The module №5 in each switch is a SUP-720 supervisor.
Does anyone have an idea? Now i fear to turn on the second switch before i will understand - what does it mean?
07-31-2013 02:49 AM
Remove the vss links from the problem switching make sure it's isolated from the network and power it up.
Once it's on check the config with the active one.
We use two 6509s with 2 sups in each (vss) in our core.
Sent from Cisco Technical Support iPhone App.
07-31-2013 06:35 AM
Thx, for you answer. But, I want to know what is the reason of this crash?
07-31-2013 07:51 AM
I certainly could be wrong, but judging from the logs (first 5 rows) is standby switch reboots (but not active) after a configuration change...look at the "Config Sync: Line-by-Line sync verifying failure on command... due to parser return error"

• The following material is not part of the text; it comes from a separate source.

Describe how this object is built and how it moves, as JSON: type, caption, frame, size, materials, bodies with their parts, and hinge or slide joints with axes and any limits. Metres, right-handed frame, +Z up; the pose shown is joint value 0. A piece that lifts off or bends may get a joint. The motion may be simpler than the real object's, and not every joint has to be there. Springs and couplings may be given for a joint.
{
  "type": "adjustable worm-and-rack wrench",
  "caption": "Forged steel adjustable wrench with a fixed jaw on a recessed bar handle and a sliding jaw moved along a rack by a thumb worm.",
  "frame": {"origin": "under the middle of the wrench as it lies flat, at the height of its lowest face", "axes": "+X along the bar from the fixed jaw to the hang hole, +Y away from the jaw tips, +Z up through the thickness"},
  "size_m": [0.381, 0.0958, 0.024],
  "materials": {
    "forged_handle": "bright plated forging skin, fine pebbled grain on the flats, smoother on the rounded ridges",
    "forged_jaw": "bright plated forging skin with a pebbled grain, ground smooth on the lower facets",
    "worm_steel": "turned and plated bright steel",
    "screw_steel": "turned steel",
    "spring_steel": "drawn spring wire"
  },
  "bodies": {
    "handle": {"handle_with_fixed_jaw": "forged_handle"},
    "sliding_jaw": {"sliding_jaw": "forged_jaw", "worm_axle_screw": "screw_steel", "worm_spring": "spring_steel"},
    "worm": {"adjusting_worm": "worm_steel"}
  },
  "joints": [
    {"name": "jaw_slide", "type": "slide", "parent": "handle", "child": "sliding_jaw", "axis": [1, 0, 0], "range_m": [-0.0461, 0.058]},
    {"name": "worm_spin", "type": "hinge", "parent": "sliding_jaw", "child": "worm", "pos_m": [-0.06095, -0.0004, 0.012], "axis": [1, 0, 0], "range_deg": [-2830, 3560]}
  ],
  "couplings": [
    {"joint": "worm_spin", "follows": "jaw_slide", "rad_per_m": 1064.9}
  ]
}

Can you give an output of the commands:
show switch virtual role
show redundancy
show switch virtual redundancy
What the release of running IOS on the VSS? Is it from Cisco Safe Harbor program (http://www.cisco.com/go/safeharbor)?
08-01-2013 12:11 AM
Yes, you are right. I understanded this after my post is completed. I corrected my post.

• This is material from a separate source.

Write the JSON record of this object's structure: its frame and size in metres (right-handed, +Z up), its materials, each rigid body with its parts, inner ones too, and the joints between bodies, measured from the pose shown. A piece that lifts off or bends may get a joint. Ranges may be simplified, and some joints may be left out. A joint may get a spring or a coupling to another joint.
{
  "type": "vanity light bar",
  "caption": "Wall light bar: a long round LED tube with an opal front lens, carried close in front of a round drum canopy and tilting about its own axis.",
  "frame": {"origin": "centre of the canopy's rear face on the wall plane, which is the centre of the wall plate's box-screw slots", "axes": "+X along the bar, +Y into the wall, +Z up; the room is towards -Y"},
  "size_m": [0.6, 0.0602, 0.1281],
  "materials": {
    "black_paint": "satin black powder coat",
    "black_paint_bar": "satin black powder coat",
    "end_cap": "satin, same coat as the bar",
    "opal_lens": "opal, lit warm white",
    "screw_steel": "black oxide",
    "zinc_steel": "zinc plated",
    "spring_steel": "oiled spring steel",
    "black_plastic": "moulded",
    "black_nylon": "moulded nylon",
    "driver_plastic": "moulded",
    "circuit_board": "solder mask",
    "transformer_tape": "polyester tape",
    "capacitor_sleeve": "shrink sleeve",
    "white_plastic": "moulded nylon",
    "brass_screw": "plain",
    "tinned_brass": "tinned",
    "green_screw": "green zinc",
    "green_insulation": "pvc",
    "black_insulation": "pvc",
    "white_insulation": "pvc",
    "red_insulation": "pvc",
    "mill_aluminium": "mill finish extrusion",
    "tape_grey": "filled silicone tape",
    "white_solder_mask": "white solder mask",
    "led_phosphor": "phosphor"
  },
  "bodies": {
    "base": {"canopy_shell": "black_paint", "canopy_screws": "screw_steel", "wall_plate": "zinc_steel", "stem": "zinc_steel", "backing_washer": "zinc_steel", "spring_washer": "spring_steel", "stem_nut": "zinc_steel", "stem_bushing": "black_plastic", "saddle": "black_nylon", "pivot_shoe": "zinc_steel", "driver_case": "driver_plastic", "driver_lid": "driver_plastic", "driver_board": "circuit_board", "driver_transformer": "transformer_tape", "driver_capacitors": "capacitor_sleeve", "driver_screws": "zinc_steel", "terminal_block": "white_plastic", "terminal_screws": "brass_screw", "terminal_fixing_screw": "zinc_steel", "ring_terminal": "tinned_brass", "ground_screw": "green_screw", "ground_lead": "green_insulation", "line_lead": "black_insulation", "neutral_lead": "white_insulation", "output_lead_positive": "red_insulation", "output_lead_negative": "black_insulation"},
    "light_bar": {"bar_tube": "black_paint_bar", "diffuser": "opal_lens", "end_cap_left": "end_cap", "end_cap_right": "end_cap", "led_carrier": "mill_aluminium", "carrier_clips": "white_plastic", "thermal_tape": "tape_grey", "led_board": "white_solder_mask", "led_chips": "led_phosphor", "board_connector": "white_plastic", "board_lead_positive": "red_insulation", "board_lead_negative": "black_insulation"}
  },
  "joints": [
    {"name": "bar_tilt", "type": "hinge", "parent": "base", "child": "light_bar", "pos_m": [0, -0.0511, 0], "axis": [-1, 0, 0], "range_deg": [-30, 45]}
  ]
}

DSW-VSS#show switch virtual role
Switch Switch Status Preempt Priority Role Session ID
Number Oper(Conf) Oper(Conf) Local Remote
------------------------------------------------------------------
LOCAL 1 UP FALSE(N ) 110(110) ACTIVE 0 0
In dual-active recovery mode: No
DSW-VSS#sho redundancy
Redundant System Information :
------------------------------
Available system uptime = 41 weeks, 1 day, 6 hours, 21 minutes
Switchovers system experienced = 4
Standby failures = 0
Last switchover reason = active unit removed
Hardware Mode = Simplex
Configured Redundancy Mode = sso
Operating Redundancy Mode = sso
Maintenance Mode = Disabled
Communications = Down Reason: Simplex mode
Current Processor Information :
-------------------------------
Active Location = slot 1/5
Current Software state = ACTIVE
Uptime in current state = 1 day, 19 hours, 40 minutes
Image Version = Cisco IOS Software, s72033_rp Software (s72033_rp-ADVENTERPRISEK9_WAN-M), Version 12.2(33)SXI6, RELEASE SOFTWARE (fc4)
Technical Support: http://www.cisco.com/techsupport
Copyright (c) 1986-2011 by Cisco Systems, Inc.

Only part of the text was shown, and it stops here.